╭─ Data excerpt

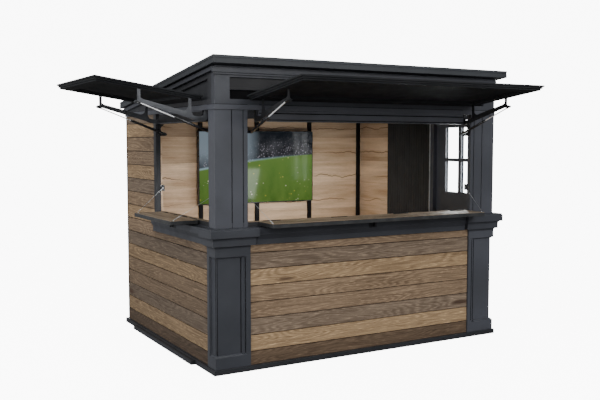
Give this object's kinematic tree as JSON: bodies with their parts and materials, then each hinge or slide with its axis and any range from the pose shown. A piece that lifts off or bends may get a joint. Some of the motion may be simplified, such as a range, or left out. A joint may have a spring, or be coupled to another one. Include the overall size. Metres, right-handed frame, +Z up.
{
  "type": "bar shed",
  "caption": "Timber bar shed with serving counters on two sides, lift-up flaps on gas struts, fold-up shelves, a half-glazed side door and a pent roof.",
  "frame": {"origin": "middle of the base frame at ground level", "axes": "+X along the front counter towards the door side, +Y from the front counter to the back wall, +Z up"},
  "size_m": [3.8206, 3.1235, 2.5],
  "materials": {
    "charcoal_frame": "satin charcoal paint on timber",
    "cladding": "brown weathered oak-look boards",
    "floor_boards": "sealed boards",
    "roof_paint": "charcoal coated panel",
    "oak_lining": "pale oak boards",
    "counter_wood": "greyed hardwood",
    "black_metal": "black powder coat",
    "polished_rod": "polished",
    "bare_steel": "plain steel",
    "flap_paint": "satin charcoal paint",
    "clear_glass": "clear",
    "dark_panel": "dark grooved boards",
    "screen_black": "gloss"
  },
  "bodies": {
    "shed": {"base_frame": "charcoal_frame", "floor": "floor_boards", "skid_bar": "charcoal_frame", "pilaster_left": "charcoal_frame", "pilaster_right": "charcoal_frame", "capital_left": "charcoal_frame", "capital_right": "charcoal_frame", "front_wall": "cladding", "left_wall": "cladding", "left_wall_rear_upper": "cladding", "back_wall": "cladding", "right_wall_rear": "cladding", "corner_trims": "black_metal", "aprons": "charcoal_frame", "post_left": "charcoal_frame", "post_right": "charcoal_frame", "left_jamb": "charcoal_frame", "front_header": "charcoal_frame", "left_header": "charcoal_frame", "architrave": "charcoal_frame", "front_frieze": "charcoal_frame", "left_frieze": "charcoal_frame", "right_frieze": "charcoal_frame", "back_frieze": "charcoal_frame", "cornice": "charcoal_frame", "roof": "roof_paint", "sills": "counter_wood", "shelf_hinges": "black_metal", "shelf_bracket": "black_metal", "oak_linings": "oak_lining", "battens": "black_metal", "grooved_panel": "dark_panel", "tv": "screen_black", "flap_mountings": "black_metal", "cable_anchors": "black_metal", "door_frame": "charcoal_frame", "door_pintles": "black_metal"},
    "front_flap": {"front_flap": "flap_paint", "front_flap_arms": "black_metal"},
    "left_flap": {"left_flap": "flap_paint", "left_flap_arms": "black_metal"},
    "front_struts": {"front_strut_cylinders": "black_metal"},
    "front_rods": {"front_strut_rods": "polished_rod"},
    "left_struts": {"left_strut_cylinders": "black_metal"},
    "left_rods": {"left_strut_rods": "polished_rod"},
    "front_shelf": {"front_shelf": "counter_wood", "front_shelf_cables": "bare_steel"},
    "left_shelf": {"left_shelf": "counter_wood", "left_shelf_cables": "bare_steel"},
    "door": {"door_leaf": "charcoal_frame", "door_glass": "clear_glass", "door_handle": "bare_steel", "door_hinges": "black_metal"}
  },
  "joints": [
    {"name": "front_flap_hinge", "type": "hinge", "parent": "shed", "child": "front_flap", "pos_m": [0, -1.075, 2.12], "axis": [1, 0, 0], "range_deg": [0, 97]},
    {"name": "left_flap_hinge", "type": "hinge", "parent": "shed", "child": "left_flap", "pos_m": [-1.4125, 0, 2.12], "axis": [0, -1, 0], "range_deg": [0, 98.5]},
    {"name": "front_strut_swing", "type": "hinge", "parent": "shed", "child": "front_struts", "pos_m": [0, -1.05, 1.915], "axis": [1, 0, 0], "range_deg": [0, 114.23]},
    {"name": "front_strut_slide", "type": "slide", "parent": "front_struts", "child": "front_rods", "axis": [0, -0.9352, 0.3542], "range_m": [-0.2726, 0]},
    {"name": "left_strut_swing", "type": "hinge", "parent": "shed", "child": "left_struts", "pos_m": [-1.3875, 0, 1.915], "axis": [0, -1, 0], "range_deg": [0, 116.56]},
    {"name": "left_strut_slide", "type": "slide", "parent": "left_struts", "child": "left_rods", "axis": [-0.9352, 0, 0.3542], "range_m": [-0.2729, 0]},
    {"name": "front_shelf_hinge", "type": "hinge", "parent": "shed", "child": "front_shelf", "pos_m": [0, -1.0675, 1.201], "axis": [-1, 0, 0], "range_deg": [0, 90]},
    {"name": "left_shelf_hinge", "type": "hinge", "parent": "shed", "child": "left_shelf", "pos_m": [-1.405, 0, 1.201], "axis": [0, 1, 0], "range_deg": [0, 90]},
    {"name": "door_hinge", "type": "hinge", "parent": "shed", "child": "door", "pos_m": [1.4455, -0.313, 1], "axis": [0, 0, 1], "range_deg": [0, 100]}
  ],
  "couplings": [
    {"joint": "front_strut_swing", "follows": "front_flap_hinge", "ratio": 1.1775},
    {"joint": "front_strut_slide", "follows": "front_flap_hinge", "m_per_rad": -0.16099},
    {"joint": "front_shelf_hinge", "follows": "front_flap_hinge", "ratio": 0.92783},
    {"joint": "left_strut_swing", "follows": "left_flap_hinge", "ratio": 1.1833},
    {"joint": "left_strut_slide", "follows": "left_flap_hinge", "m_per_rad": -0.15866},
    {"joint": "left_shelf_hinge", "follows": "left_flap_hinge", "ratio": 0.9137}
  ]
}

╰─

## Given problem
Print the listing above in full, exactly as it is.

## Result of this exercise
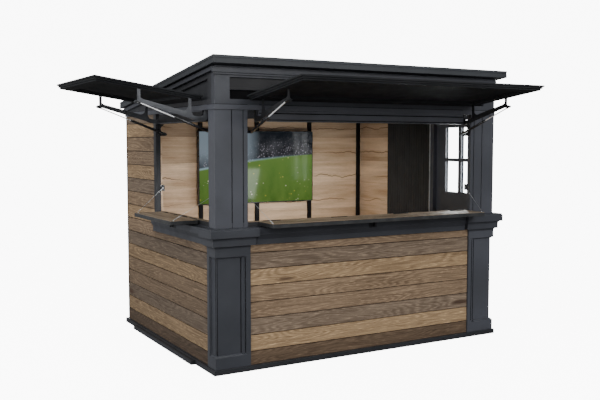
Give this object's kinematic tree as JSON: bodies with their parts and materials, then each hinge or slide with its axis and any range from the pose shown. A piece that lifts off or bends may get a joint. Some of the motion may be simplified, such as a range, or left out. A joint may have a spring, or be coupled to another one. Include the overall size. Metres, right-handed frame, +Z up.
{
  "type": "bar shed",
  "caption": "Timber bar shed with serving counters on two sides, lift-up flaps on gas struts, fold-up shelves, a half-glazed side door and a pent roof.",
  "frame": {"origin": "middle of the base frame at ground level", "axes": "+X along the front counter towards the door side, +Y from the front counter to the back wall, +Z up"},
  "size_m": [3.8206, 3.1235, 2.5],
  "materials": {
    "charcoal_frame": "satin charcoal paint on timber",
    "cladding": "brown weathered oak-look boards",
    "floor_boards": "sealed boards",
    "roof_paint": "charcoal coated panel",
    "oak_lining": "pale oak boards",
    "counter_wood": "greyed hardwood",
    "black_metal": "black powder coat",
    "polished_rod": "polished",
    "bare_steel": "plain steel",
    "flap_paint": "satin charcoal paint",
    "clear_glass": "clear",
    "dark_panel": "dark grooved boards",
    "screen_black": "gloss"
  },
  "bodies": {
    "shed": {"base_frame": "charcoal_frame", "floor": "floor_boards", "skid_bar": "charcoal_frame", "pilaster_left": "charcoal_frame", "pilaster_right": "charcoal_frame", "capital_left": "charcoal_frame", "capital_right": "charcoal_frame", "front_wall": "cladding", "left_wall": "cladding", "left_wall_rear_upper": "cladding", "back_wall": "cladding", "right_wall_rear": "cladding", "corner_trims": "black_metal", "aprons": "charcoal_frame", "post_left": "charcoal_frame", "post_right": "charcoal_frame", "left_jamb": "charcoal_frame", "front_header": "charcoal_frame", "left_header": "charcoal_frame", "architrave": "charcoal_frame", "front_frieze": "charcoal_frame", "left_frieze": "charcoal_frame", "right_frieze": "charcoal_frame", "back_frieze": "charcoal_frame", "cornice": "charcoal_frame", "roof": "roof_paint", "sills": "counter_wood", "shelf_hinges": "black_metal", "shelf_bracket": "black_metal", "oak_linings": "oak_lining", "battens": "black_metal", "grooved_panel": "dark_panel", "tv": "screen_black", "flap_mountings": "black_metal", "cable_anchors": "black_metal", "door_frame": "charcoal_frame", "door_pintles": "black_metal"},
    "front_flap": {"front_flap": "flap_paint", "front_flap_arms": "black_metal"},
    "left_flap": {"left_flap": "flap_paint", "left_flap_arms": "black_metal"},
    "front_struts": {"front_strut_cylinders": "black_metal"},
    "front_rods": {"front_strut_rods": "polished_rod"},
    "left_struts": {"left_strut_cylinders": "black_metal"},
    "left_rods": {"left_strut_rods": "polished_rod"},
    "front_shelf": {"front_shelf": "counter_wood", "front_shelf_cables": "bare_steel"},
    "left_shelf": {"left_shelf": "counter_wood", "left_shelf_cables": "bare_steel"},
    "door": {"door_leaf": "charcoal_frame", "door_glass": "clear_glass", "door_handle": "bare_steel", "door_hinges": "black_metal"}
  },
  "joints": [
    {"name": "front_flap_hinge", "type": "hinge", "parent": "shed", "child": "front_flap", "pos_m": [0, -1.075, 2.12], "axis": [1, 0, 0], "range_deg": [0, 97]},
    {"name": "left_flap_hinge", "type": "hinge", "parent": "shed", "child": "left_flap", "pos_m": [-1.4125, 0, 2.12], "axis": [0, -1, 0], "range_deg": [0, 98.5]},
    {"name": "front_strut_swing", "type": "hinge", "parent": "shed", "child": "front_struts", "pos_m": [0, -1.05, 1.915], "axis": [1, 0, 0], "range_deg": [0, 114.23]},
    {"name": "front_strut_slide", "type": "slide", "parent": "front_struts", "child": "front_rods", "axis": [0, -0.9352, 0.3542], "range_m": [-0.2726, 0]},
    {"name": "left_strut_swing", "type": "hinge", "parent": "shed", "child": "left_struts", "pos_m": [-1.3875, 0, 1.915], "axis": [0, -1, 0], "range_deg": [0, 116.56]},
    {"name": "left_strut_slide", "type": "slide", "parent": "left_struts", "child": "left_rods", "axis": [-0.9352, 0, 0.3542], "range_m": [-0.2729, 0]},
    {"name": "front_shelf_hinge", "type": "hinge", "parent": "shed", "child": "front_shelf", "pos_m": [0, -1.0675, 1.201], "axis": [-1, 0, 0], "range_deg": [0, 90]},
    {"name": "left_shelf_hinge", "type": "hinge", "parent": "shed", "child": "left_shelf", "pos_m": [-1.405, 0, 1.201], "axis": [0, 1, 0], "range_deg": [0, 90]},
    {"name": "door_hinge", "type": "hinge", "parent": "shed", "child": "door", "pos_m": [1.4455, -0.313, 1], "axis": [0, 0, 1], "range_deg": [0, 100]}
  ],
  "couplings": [
    {"joint": "front_strut_swing", "follows": "front_flap_hinge", "ratio": 1.1775},
    {"joint": "front_strut_slide", "follows": "front_flap_hinge", "m_per_rad": -0.16099},
    {"joint": "front_shelf_hinge", "follows": "front_flap_hinge", "ratio": 0.92783},
    {"joint": "left_strut_swing", "follows": "left_flap_hinge", "ratio": 1.1833},
    {"joint": "left_strut_slide", "follows": "left_flap_hinge", "m_per_rad": -0.15866},
    {"joint": "left_shelf_hinge", "follows": "left_flap_hinge", "ratio": 0.9137}
  ]
}